REQUIRED WORK:
Locate and copy all lines bearing the word "that".

SUPPLIED DATA:
-- START --

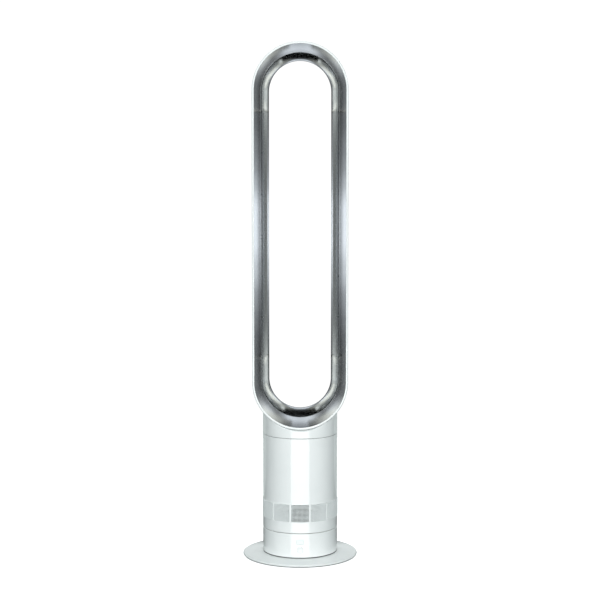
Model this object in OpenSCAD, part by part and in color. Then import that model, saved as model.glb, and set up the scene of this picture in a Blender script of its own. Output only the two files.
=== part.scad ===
// Loop tower fan: a round base with a drum, an upper body that swings on it,
// and a tall hollow loop that blows air forward through a narrow slot.
// The origin is the centre of the footprint on the floor, +Z up, the front faces -Y.

/* [Whole fan] */
// Height of the whole fan
total_h = 1007; // [960:1:1040]
// Diameter of the round body
body_d = 147; // [146:0.5:149]
// Diameter of the base plate
plate_d = 226; // [218:1:236]
// Wall of the white casings
wall = 2.4; // [2:0.1:2.8]

/* [Loop] */
// Outer width of the loop at its front rim
loop_w = 186; // [184:1:190]
// Height of the straight sides of the loop
straight_h = 563; // [516:1:594]
// Front edge of the rim, ahead of the axis
rim_front = 60; // [58:0.5:62]
// Back edge of the loop, behind the axis
loop_back = 50; // [49:0.5:52]
// Width of the white rim around the silver liner
rim_w = 4.3; // [4:0.1:5]
// Wall of the silver liner
liner_t = 1.6; // [1.4:0.1:1.8]

/* [Body] */
// Height of the seam between the drum and the swinging body
swing_seam_z = 57; // [56.8:0.1:57.2]
// Bottom of the air inlet band
band_low_z = 79.6; // [79:0.2:81]
// Top of the air inlet band
band_high_z = 114; // [113:0.2:115]
// Height of the seam between the body and the neck
neck_seam_z = 243; // [240:0.5:246]
// Number of inlet panels around the body
panel_count = 12; // [8:1:16]

/* [Base] */
// Gap between the floor and the base plate
foot_gap = 1.2; // [1:0.1:1.4]
// Thickness of the base plate at its rim
rim_t = 4.5; // [4.3:0.1:5]
// Height of the power button's centre
button_z = 24.7; // [24:0.1:26]
// Diameter of the power button
button_d = 12; // [11:0.5:13]
// Height of the display window's centre
display_z = 40.4; // [40:0.1:40.6]

/* [Swing gears] */
// Tooth size, pitch diameter over teeth
gear_module = 1; // [1:1:1]
// Teeth that a full ring of the swing gear would have
ring_teeth = 90; // [90:1:90]
// Teeth on the pinion
pinion_teeth = 15; // [15:1:15]

/* [Hidden] */
$fn = 96;

body_r = body_d / 2;
bore_r = body_r - wall;
plate_r = plate_d / 2;
loop_r = loop_w / 2;
arc_high_z = total_h - loop_r;
arc_low_z = arc_high_z - straight_h;
white = "#eef1f1";
silver = "#a9aeb0";
dark = "#2c2e30";
steel = "#9a9da0";
nylon = "#e6e2d6";
board_green = "#1f5a3c";
foam_grey = "#55585c";
brass = "#c8a24a";
copper = "#b5713c";
running = 0.05;

// heights in the base
rim_top_z = foot_gap + rim_t;
plate_top_z = 8.4;
flange_low_z = 5.4;
flange_in_r = 64;
cover_top_z = 2.7;
cover_r = 87.7;
foot_in_r = 95;
foot_out_r = 105;
foot_top_z = 2.2;
ballast_top_z = 11;
deck_low_z = 45.5;
deck_high_z = 48.5;
half_seam = 0.4;
drum_top_z = swing_seam_z - half_seam;
turn_low_z = swing_seam_z + half_seam;
turn_high_z = turn_low_z + 3;
post_at_r = 67.6;
post_r = 3.8;
post_angles = [45, 135, 225, 315];
screw_r = 1.5;
hub_r = 12;
hub_bore_r = 8;
hub_low_z = 41.6;
clip_low_z = 42.5;
clip_high_z = 43.7;
clip_groove_r = 10.8;
bush_r = 16;
window_w = 14;
window_h = 9.6;
inlet_z = 20;
cord_r = 3.6;

// swing gears
pressure = 25;
backlash = 0.1;
ring_pitch_r = gear_module * ring_teeth / 2;
pinion_pitch_r = gear_module * pinion_teeth / 2;
pinion_x = ring_pitch_r + pinion_pitch_r;
gear_low_z = 50;
gear_high_z = 55.2;
sector_teeth = 26;
motor_x = pinion_x - 8;

// air path in the body
half_neck_seam = 0.35;
tube_top_z = neck_seam_z - half_neck_seam;
neck_low_z = neck_seam_z + half_neck_seam;
fan_low_z = 118;
fan_high_z = 160;
tip_gap = 0.6;
bucket_r = 46;
duct_r = 62;
shaft_r = 2.5;
duct_port_r = 36;
duct_port_y = -6;

// ---- helpers ----

function arc(centre, r, from, to, steps) =
    [for (i = [0:steps]) let (a = from + (to - from) * i / steps) centre + r * [cos(a), sin(a)]];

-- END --

WRITTEN ANSWER:
Model this object in OpenSCAD, part by part and in color. Then import that model, saved as model.glb, and set up the scene of this picture in a Blender script of its own. Output only the two files.
// Loop tower fan: a round base with a drum, an upper body that swings on it,
// and a tall hollow loop that blows air forward through a narrow slot.
// Teeth that a full ring of the swing gear would have